Wednesday, April 1, 2015

Baked egg rolls


I recently purchased a box of frozen vegetable egg rolls from the grocery store and was excited to pop them in the oven for dinner. When I took my first bite I saw something inside that I am still convinced was some sort of mystery meat, despite what the company says. Anyway, I won't be purchasing those any more due to the fear of mystery meat so I decided to try making my own. They were actually not as labor-intensive as I had imagined and I thought they were pretty tasty! They are also really flexible so you can use whatever veggies you like and you could even throw in some cooked rice noodles if you wanted.

Ingredients:

egg roll wrappers (mine made 8)
1 tablespoon vegetable oil
1/2 an onion, diced
1 large carrot, cut in small match sticks
1/4  large green pepper, diced
5-7 button mushrooms, chopped
3 stalks bok choy, chopped
1/3 cup bamboo shoots, chopped
1 clove garlic, minced
2 green onions, chopped
1/2 teaspoon fresh grated ginger
1 teaspoon soy sauce
1/2 teaspoon sriracha sauce
1/2 teaspoon rice vinegar
1/2 teaspoon sesame oil
1/4 teaspoon corn starch
cooking spray

Directions:

Preheat oven to 400 degrees.
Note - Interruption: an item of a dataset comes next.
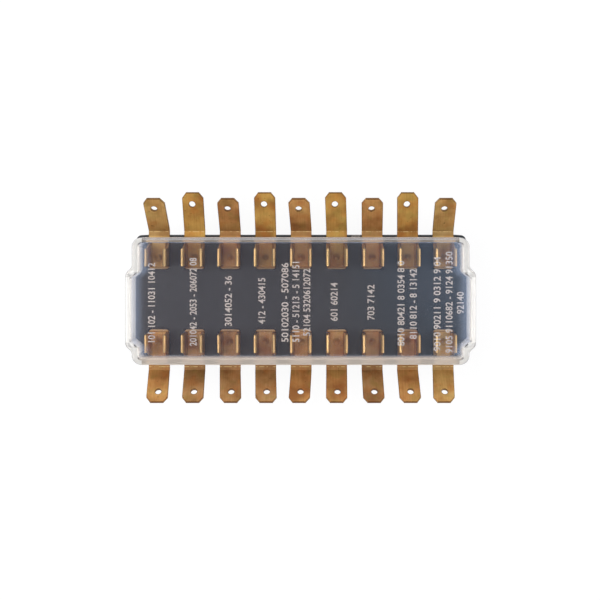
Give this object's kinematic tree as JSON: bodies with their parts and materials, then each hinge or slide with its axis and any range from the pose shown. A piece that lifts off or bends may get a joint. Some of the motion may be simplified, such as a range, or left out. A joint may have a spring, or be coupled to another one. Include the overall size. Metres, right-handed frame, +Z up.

Heat oil over medium-low heat and saute onion, carrot, and green pepper for 3-4 minutes, then add mushrooms, bok choy and bamboo shoots. Continue to cook until vegetables are fully cooked and have softened slightly, approximately 3-4 more minutes. Add minced garlic, green onions, and ginger and cook until fragrant, about one minute. Add soy sauce, sriracha, vinegar, sesame oil, and corn starch and cook until most of the liquid has been absorbed. About 1-2 minutes. Remove from heat. On a clean, dry surface place one egg roll wrapper with a pointy edge close to you (so it looks like a diamond not a square. Place a spoonful of the veggies in the middle of the wrapper and fold the close pointed edge about 2/3 of the way up to the pointed edge at the top. fold the two sides in, covering the vegetables with another layer of wrapper. Wet the edges of the final pointed edge of the wrapper with water (the one at the top of the diamond) and roll up. Spray a cookie sheet with cooking spray and place the egg roll seam side down on the pan. Repeat with the rest of the wrappers and filling. Spray the tops of the rolls with cooking spray and bake for 6 minutes, then flip them over and cook for an additional 5-6 minutes or until brown and crispy.